M. HERZOG: Ich werde Ihnen Dokument 1292-PS zeigen lassen. Dieses Dokument wurde dem Gerichtshof bereits als US-225 vorgelegt. Es ist das Protokoll der Sitzung beim Führer vom 4. Januar 1944. In meinem Dokumentenbuch ist dieses Schriftstück etwas weiter nach dem mit einem Lesezeichen bezeichneten Dokument zu finden, außerdem ist es selbst mit einem Etikett bezeichnet. Auf Seite 3 des französischen Textes, Seite 5 des deutschen Textes haben Sie erklärt:

»Ob dies gelinge, hänge aber im wesentlichen davon ab, welche deutschen Exekutivkräfte zur Verfügung gestellt würden. Mit einheimischen Exekutivkräften sei eine Aktion nicht durchzuführen.«

Erinnern Sie sich an diese Erklärung?

SAUCKEL: Darf ich bitten, wo das steht? Ich habe es noch nicht gefunden; auf welcher Seite, deutsch?

M. HERZOG: Es muß auf Seite 5 des Textes sein, den man Ihnen überreicht hat.

SAUCKEL: Ja, das ist richtig. Das ist eine Darstellung, eine sehr gekürzte Darstellung, wahrscheinlich vom Herrn Reichsminister Dr. Lammers; aber ich muß ausdrücklich betonen, daß es nur so verstanden werden kann, daß ich in Gebieten, die damals sehr zahlreich waren, nur eine Arbeitsverwaltung durchführen konnte, wo durch Exekutivkräfte von mir die Ordnung wieder hergestellt worden ist. Insofern ist diese Notiz hier nicht vollkommen exakt.

M. HERZOG: Angeklagter Sauckel! Sie haben uns erst gestern erklärt, früher ein Arbeiter gewesen zu sein. Haben Sie wirklich jemals daran gedacht, daß Arbeiter mit Handschellen zur Arbeit geführt werden könnten?

SAUCKEL: Nein, daran habe ich niemals gedacht. Ich höre jetzt auch zum erstenmal, daß ich Arbeiter mit Handschellen zur Arbeit geführt haben soll oder derartiges veranlaßt haben soll. Das ist mir nicht erinnerlich und ist jedenfalls nie von mir angeordnet worden; das kann ich behaupten.

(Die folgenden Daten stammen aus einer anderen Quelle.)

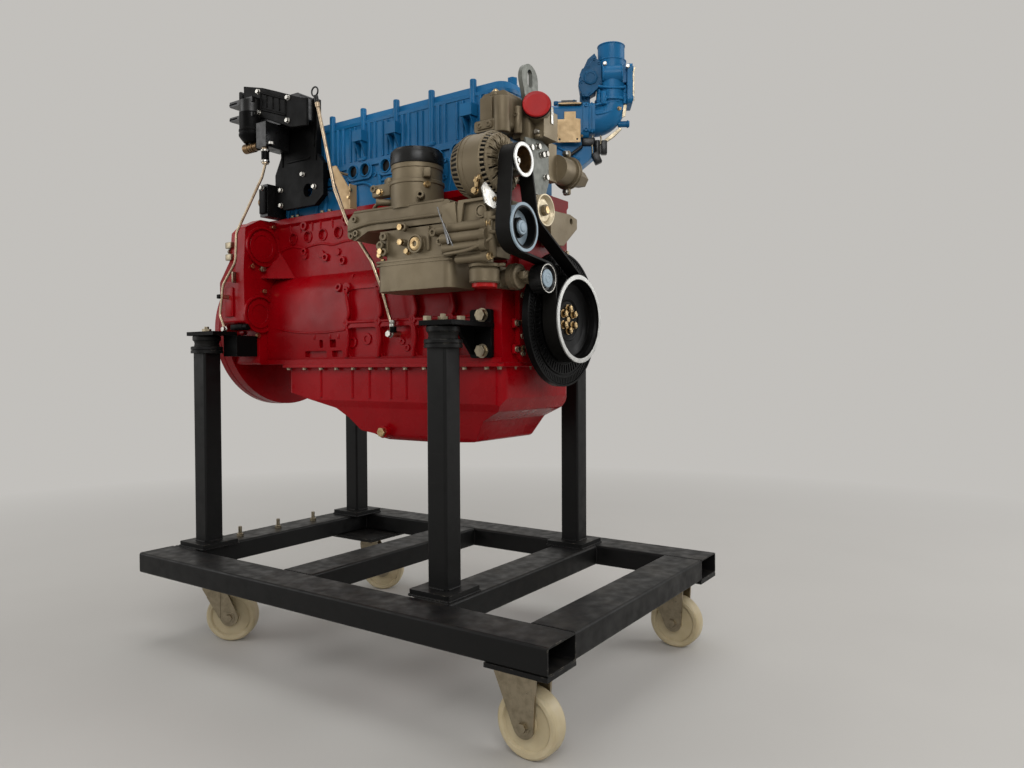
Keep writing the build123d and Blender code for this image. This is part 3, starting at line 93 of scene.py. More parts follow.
class Sheet:
    """A material's node tree while it is being wired."""

    def __init__(self, name: str) -> None:
        """Start an empty material.

        Args:
            name: the material's name.
        """
        self.material = bpy.data.materials.new(name)
        self.material.use_nodes = True
        self.tree = self.material.node_tree
        self.tree.nodes.clear()
        self.shader = self.add("ShaderNodeBsdfPrincipled")
        output = self.add("ShaderNodeOutputMaterial")
        self.wire(self.shader.outputs[0], output.inputs["Surface"])
        self.place = self.add("ShaderNodeTexCoord").outputs["Object"]

    def add(self, kind: str, **settings: object) -> bpy.types.Node:
        """Add a node and set its plain properties.

        Args:
            kind: the node's type.
            settings: property names and values.

        Returns:
            The node.
        """
        node = self.tree.nodes.new(kind)
        for key, value in settings.items():
            setattr(node, key, value)
        return node

    def wire(self, source: bpy.types.NodeSocket, target: bpy.types.NodeSocket) -> None:
        """Link one socket to another."""
        self.tree.links.new(source, target)

    def noise(self, scale: float, detail: float = 4.0, rough: float = 0.5,
              stretch: Point | None = None) -> bpy.types.NodeSocket:
        """Noise over object coordinates.

        Args:
            scale: how many features fit in a metre.
            detail: octaves of detail.
            rough: how strong the fine octaves are.
            stretch: scale along each axis, for brushed or streaked looks.

        Returns:
            The factor socket.
        """
        texture = self.add("ShaderNodeTexNoise")
        texture.inputs["Scale"].default_value = scale
        texture.inputs["Detail"].default_value = detail
        texture.inputs["Roughness"].default_value = rough
        place = self.place
        if stretch is not None:
            mapping = self.add("ShaderNodeMapping")
            mapping.inputs["Scale"].default_value = stretch
            self.wire(self.place, mapping.inputs["Vector"])
            place = mapping.outputs[0]
        self.wire(place, texture.inputs["Vector"])
        return texture.outputs["Fac"]

    def ramp(self, source: bpy.types.NodeSocket, low: float, high: float, start: float = 0.0,
             end: float = 1.0) -> bpy.types.NodeSocket:
        """Stretch a value between two limits.

        Args:
            source: the value.
            low: where the ramp starts.
            high: where it ends.
            start: the result at low.
            end: the result at high.

        Returns:
            The stretched value.
        """
        node = self.add("ShaderNodeMapRange", clamp=True)
        for key, value in (("From Min", low), ("From Max", high), ("To Min", start), ("To Max", end)):
            node.inputs[key].default_value = value
        self.wire(source, node.inputs["Value"])
        return node.outputs[0]

    def blend(self, factor: bpy.types.NodeSocket, first: Colour | bpy.types.NodeSocket,
              second: Colour | bpy.types.NodeSocket) -> bpy.types.NodeSocket:
        """Mix two colours.

        Args:
            factor: how much of the second.
            first: the first colour or socket.
            second: the second colour or socket.

        Returns:
            The mixed colour.
        """
        node = self.add("ShaderNodeMix", data_type="RGBA")
        for slot, value in ((6, first), (7, second)):
            if isinstance(value, tuple):
                node.inputs[slot].default_value = (*value, 1.0)
            else:
                self.wire(value, node.inputs[slot])
        self.wire(factor, node.inputs[0])
        return node.outputs[2]

    def maths(self, operation: str, first: bpy.types.NodeSocket | float,
              second: bpy.types.NodeSocket | float = 0.0) -> bpy.types.NodeSocket:
        """Combine two values.

        Args:
            operation: the Math node's operation.
            first: first value or socket.
            second: second value or socket.

        Returns:
            The result.
        """
        node = self.add("ShaderNodeMath", operation=operation)
        for slot, value in enumerate((first, second)):
            if isinstance(value, (int, float)):
                node.inputs[slot].default_value = value
            else:
                self.wire(value, node.inputs[slot])
        return node.outputs[0]

    def bevel(self, radius: float) -> bpy.types.NodeSocket:
        """Round the edges in the normal alone.

        Args:
            radius: how far from an edge it reaches, in metres.

        Returns:
            The bent normal.
        """
        node = self.add("ShaderNodeBevel", samples=BEVEL_SAMPLES)
        node.inputs["Radius"].default_value = radius
        return node.outputs[0]

    def edges(self, radius: float, low: float = 0.02, high: float = 0.2) -> bpy.types.NodeSocket:
        """Find the edges, where a bevelled normal leaves the plain one.

        Args:
            radius: how far from an edge it reaches, in metres.
            low: where the mask starts.
            high: where it is full.

        Returns:
            A mask that is 1 on edges.
        """
        plain = self.add("ShaderNodeNewGeometry")
        dot = self.add("ShaderNodeVectorMath", operation="DOT_PRODUCT")
        self.wire(self.bevel(radius), dot.inputs[0])
        self.wire(plain.outputs["Normal"], dot.inputs[1])
        away = self.maths("SUBTRACT", 1.0, dot.outputs["Value"])
        return self.ramp(away, low, high)

    def facing_up(self) -> bpy.types.NodeSocket:
        """Tell how far the surface faces up.

        Returns:
            A value from 0 to 1.
        """
        plain = self.add("ShaderNodeNewGeometry")
        split = self.add("ShaderNodeSeparateXYZ")
        self.wire(plain.outputs["Normal"], split.inputs[0])
        return self.ramp(split.outputs["Z"], 0.3, 1.0)

    def dusted(self, tone: bpy.types.NodeSocket, dust: Colour, share: float, cloud: bpy.types.NodeSocket
               ) -> bpy.types.NodeSocket:
        """Lay dust on the faces that look up.

        Args:
            tone: the colour under it.
            dust: the dust's colour.
            share: how much of it lies at most.
            cloud: where it lies.

        Returns:
            The dusted colour.
        """
        film = self.maths("MULTIPLY", self.facing_up(), cloud)
        return self.blend(self.maths("MULTIPLY", film, share), tone, dust)

    def coat(self, tone: bpy.types.NodeSocket, drift: bpy.types.NodeSocket, low: float, high: float) -> None:
        """Give the shader its colour, and a roughness that drifts between two values.

        Args:
            tone: the colour.
            drift: the noise that the roughness follows.
            low: the least roughness.
            high: the greatest.
        """
        self.wire(tone, self.shader.inputs["Base Color"])
        self.wire(self.ramp(drift, 0.3, 0.7, low, high), self.shader.inputs["Roughness"])

    def bump(self, height: bpy.types.NodeSocket, strength: float, depth: float,
             soft: float = 0.0) -> None:
        """Give the shader a bumped and, if asked, softened normal.

        Args:
            height: the height value.
            strength: how strong the bump is, 0 to 1.
            depth: the height's size in metres.
            soft: radius of the softened edges in metres, or 0.
        """
        node = self.add("ShaderNodeBump")
        node.inputs["Strength"].default_value = strength
        node.inputs["Distance"].default_value = depth
        self.wire(height, node.inputs["Height"])
        if soft > 0.0:
            self.wire(self.bevel(soft), node.inputs["Normal"])
        self.wire(node.outputs[0], self.shader.inputs["Normal"])

    def level(self, **values: float) -> None:
        """Set plain numbers on the shader's own sockets.

        Args:
            values: the numbers by their short names.
        """
        names = {"metal": "Metallic", "rough": "Roughness", "coat": "Coat Weight",
                 "coat_rough": "Coat Roughness", "specular": "Specular IOR Level", "sheen": "Sheen Weight"}
        for key, value in values.items():
            self.shader.inputs[names[key]].default_value = value


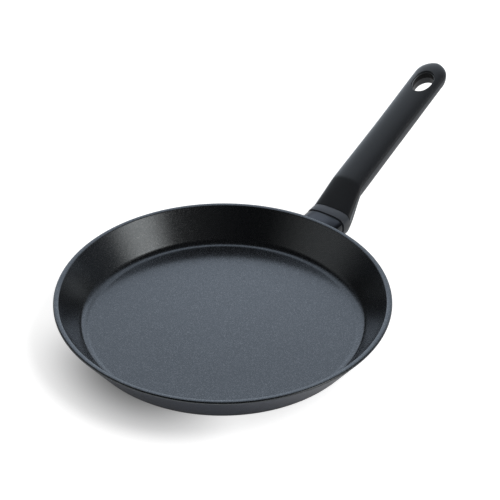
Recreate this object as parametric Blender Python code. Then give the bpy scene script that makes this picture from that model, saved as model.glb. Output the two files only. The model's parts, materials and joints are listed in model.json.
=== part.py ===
"""Pancake pan: forged body with an induction plate, wall boss, flame guard and two-part handle.

Units are metres, +Z is up, and the base rests on z = 0.
The handle runs along +X from the pan's axis, which is the Z axis.
"""

import math

import bmesh
import bpy
from mathutils import Matrix, Vector

MM = 0.001

# Fits
FIT_GAP = 0.3 * MM              # clearance between neighbouring pieces
CUT_MARGIN = 4.0 * MM           # how far a cutter runs past what it cuts
WELD_DISTANCE = 0.001 * MM      # points closer than this are one point

# Pan body
RIM_RADIUS = 125.0 * MM
BOWL_DEPTH = 26.0 * MM
FLOOR_THICKNESS = 4.0 * MM
RIM_HEIGHT = BOWL_DEPTH + FLOOR_THICKNESS
RIM_LAND = 3.8 * MM             # width of the flat top of the rim
RIM_ROUND = 1.2 * MM            # rounding of the rim's outer corner
RIM_FACE = 0.3 * MM             # upright face under that rounding
RIM_EDGE_DROP = RIM_ROUND + RIM_FACE
INNER_EDGE_BREAK = 0.3 * MM
INNER_RIM_RADIUS = RIM_RADIUS - RIM_LAND
WALL_SPREAD = 16.6 * MM         # how far the inner wall leans out from floor to rim
WALL_FOOT = 2.35 * MM           # metal beside the floor's corner
FLOOR_RADIUS = INNER_RIM_RADIUS - WALL_SPREAD
FLOOR_FILLET = 9.0 * MM
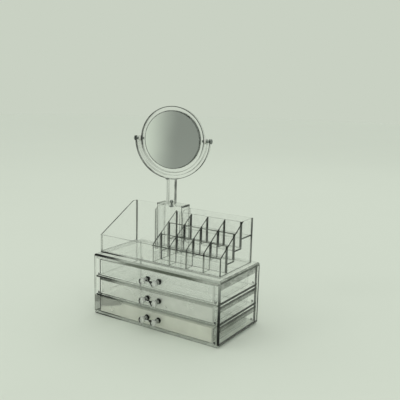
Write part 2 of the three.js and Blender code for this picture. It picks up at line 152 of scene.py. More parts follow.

M. HERZOG: Am 30. August 1943 hielten Sie eine Rede in Paris vor den Arbeitseinsatzstäben, die Sie in Frankreich eingerichtet hatten. Ich lasse Ihnen das Dokument F-816, das ich heute früh dem Gerichtshof vorgelegt habe, überreichen, damit Sie es wieder ansehen. Ich bitte Sie, es zu lesen...

Ich glaube, Herr Vorsitzender, ich habe einen Irrtum begangen, ich habe es noch nicht vorgelegt. Ich lege es also jetzt als RF-1517 vor.